わたがし

ヒーローマニア 生活のわたがしのレビュー・感想・評価

ヒーローマニア 生活(2016年製作の映画)
5.0
 こんなにも心の底から共感のできたヒーロー映画はそうそうにない。僕はこの年齢になった今も「良い人を悪い人から救いたい」とか「世界をほんの少しでも良くしたい」みたいなことは全く思わないし、小さい頃からアンパンマンよりもバイキンマンに肩入れしてアニメを観る子供だった。なのでヒーロー映画の中で主人公が(たとえインテリだろうがヘタレだろうが)「世界を救わないと」などと言って自分の正義感を振りかざし始めた瞬間「ああ…そういう系の人か」と思ってそのキャラクターからは心が離れてしまう。

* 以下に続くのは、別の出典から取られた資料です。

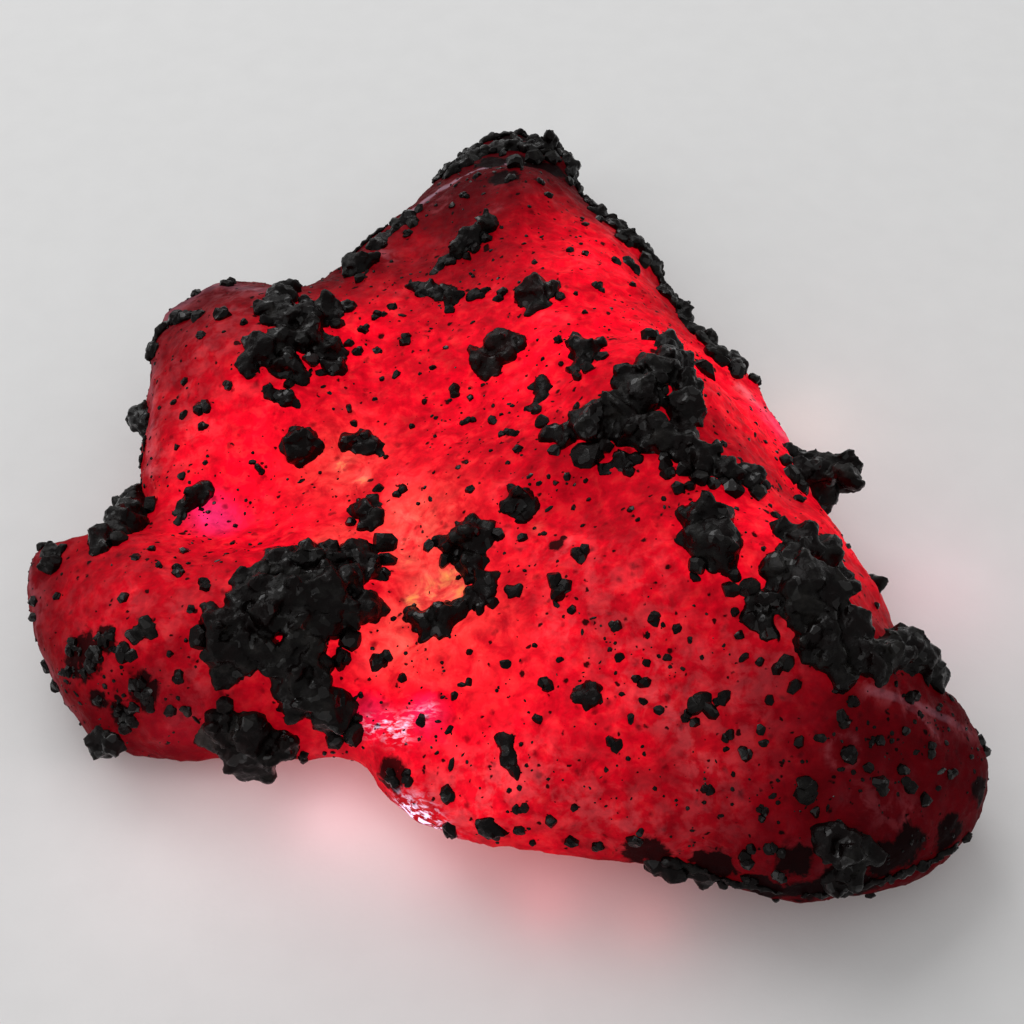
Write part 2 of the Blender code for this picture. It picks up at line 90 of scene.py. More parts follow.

 しかし、この映画の主人公は違う。それはそれはもう生臭いほどに人間臭くて、どうしようもない変態で、街を守るなどと言いながら実際のところ自分の中では全く別の欲求を満たしていたりする。そんな主人公が仲間と団結し、仲間から疎外され、再び結束していく王道の物語。主人公があまりに自分すぎて途中で何度も泣いてしまう。
 そもそもこの世界に絶対的な「正義」なんかもちろん存在しなくて、よくヒーローが吐く「俺が世界を救う」という台詞は、悪役の吐く「俺が世界の支配者になる」という台詞とほとんど何も変わらない。ヒーローは本当に世界なんかのために戦っているのか?単に自分のエゴを満たすためだけのために戦っているんじゃないか?そんな際どいテーマまでずんずん(しかもコメディタッチで)手加減なしに描いてくるアグレッシブ精神に背筋が凍りそうになる。
 そして何よりこの作品が好きなのは、タイトルどおりヒーローたちの「生活」をちゃんと描いているところ。途中途中の生活はもちろんのこと、偽物のヒーローから本物のヒーローになった後の「生活」はどのように変容したのか。ほとんどのヒーロー映画1作目が「主人公がヒーローになっておしまい」の中、この映画はヒーローになった後(つまり我々観客が映画を観て、映画館を出た直後に直面する現実)まで1本の映画の中で描いている。それでこそ「映画」は初めて「ただの嘘」じゃなくて「寓話」になる。だから観終えた後味がとてつもなく気持ち良い。
 そして小松菜奈がすごい!小松菜奈!!小松菜奈が!!すごい!!自分が今まで観てきた小松菜奈の中で1番綺麗で、かわいらしくて、性的に魅力的で、存在感抜群の小松菜奈。今までオファーが来なかった系の役を目一杯に楽しみながら演じている雰囲気がスクリーン越しにむんむん伝わってくる。ジャージ眼鏡三つ編みのダサ小松菜奈、ヒーロー衣装で華麗にポーズを決めて美味しいところ全部持っていってしまう小松菜奈、秘書スーツで社長を誘惑する小松菜奈……ちょっとでもスベれば即バカっぽくなってしまうコメディ芝居も存在感だけでモノにしてしまうし、小松菜奈がどうすれば小松菜奈に見えるのか・見えないのかまで自ら把握しているような「小松菜奈演技」と「非小松菜奈演技」のコントラストもまるで本人のお顔のように美しい。
 とにかく小松菜奈が大好きだし、この映画もとてつもなく好き。キックアスを参考にしたと監督が言っていたけれど、確かにキックアスを連想させる演出やら音楽やらがたくさんあって、でもそれがただのパロディにはなっていなくて「アメリカがこうなら日本はこうだ!」という強い強い強い意志をちゃんと感じる。世界を救ったからといって全てが解決するわけじゃない。それでも新たな敵は必ず栄えるし、僕らにも引き続き「生活」がある。一体いつになったら僕たち本当のヒーローになれるの!早くマニアからプロになりたい!ヒーローマニア!また来週!お楽しみに!